Типично хармсовское выражение этого бунта и способ преодолеть границы текста/мира – исчезновение. Эта тема часто возникает в повествовательных стихах Хармса как предел существования героя в абсурдном сюжете:
Шел Петров однажды в лес,
Шел и шел и вдруг исчез.
«Ну и ну, – сказал Бергсон, –
Сон ли это? Нет, не сон».
Посмотрел и видит ров,
А во рву сидит Петров.
И Бергсон туда полез.
Лез и лез и вдруг исчез.
Удивляется Петров:
«Я, должно быть, нездоров.
Видел я: исчез Бергсон.
Сон ли это? Нет, не сон».
Действие начинается тем, что Петров исчезает. Прервавшуюся историю пытается продолжить взявшийся откуда ни возьмись Бергсон, которого постигает та же участь. При этом оба действующих лица продолжают говорить. Здесь герои уже не жертвы сюжета, как в ранее приведённых примерах, – они нарушают его правила и пропадают из текста, ничего не сообщив о себе читателю.

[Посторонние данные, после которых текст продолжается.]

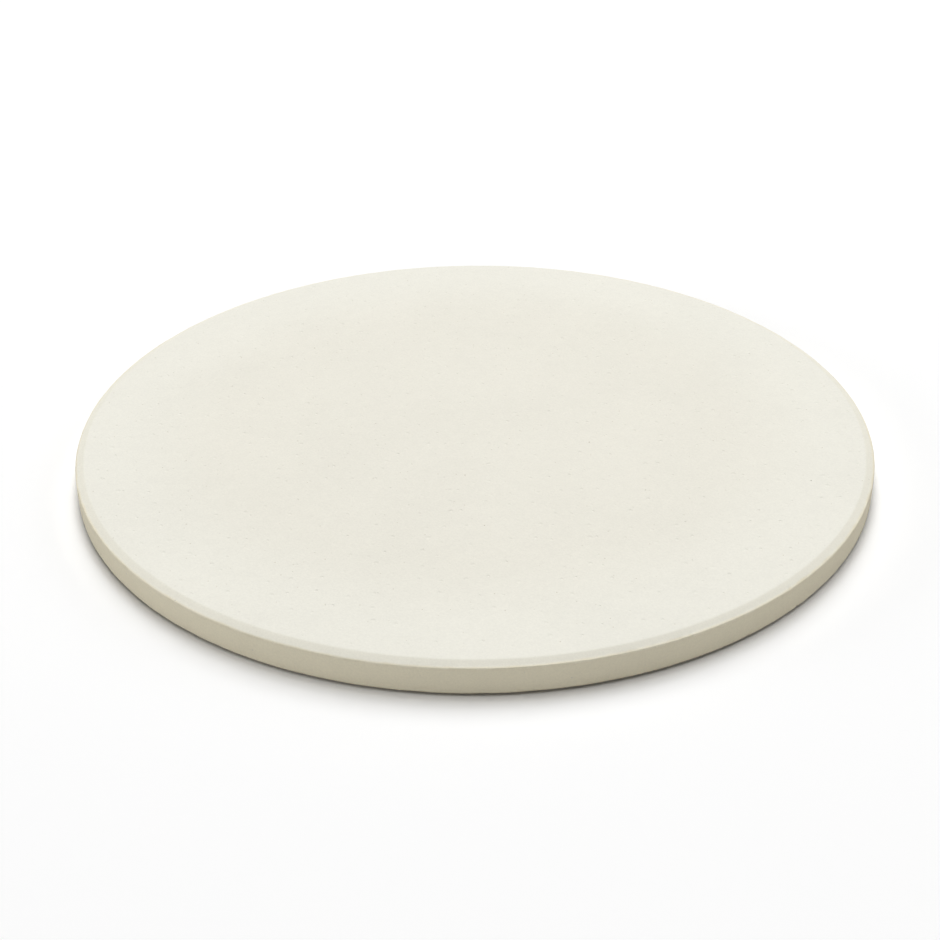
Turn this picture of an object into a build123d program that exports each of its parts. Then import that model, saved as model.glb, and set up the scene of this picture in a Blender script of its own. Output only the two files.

Похожим образом переживает исчезновение я-субъект в другом стихотворении:
Однажды возвращаясь домой с прогулки
Я шёл дорогой между двумя городами
насвистывая кое-какие поморские песни
когда вдали показалась чухонка молочница
Я сел в лопух и стал невидем
Высока трава Твоя Господи
она скрывает меня до плечь
Текст, как и прогулка, прерывается пропажей говорящего. Важно, что в этом случае субъект не является частью игровой ситуации и сам принимает решение уйти. Это переносит его из открытого зрению загородного пейзажа в пространство-состояние, которое позволяет ему говорить с Богом – и ни с кем больше.
Субъектность в хармсовской поэзии перерастает из художественной категории в экзистенциальную, становится стратегией существования. Лирический герой Хармса помещён в абсурдный мир, довлеющий над ним и оставляющий его в одиночестве. Осознав себя и свою беспомощность перед происходящим, герой выбирает исчезновение как единственный способ пересечь границы навязанной роли и самому определить свою судьбу. Стихи Хармса способны открыть современному читателю, испытывающему на себе действие непреодолимых обстоятельств и ограниченному в выборе, что исчезновение из враждебной действительности тоже может быть формой сопротивления и формой свободы.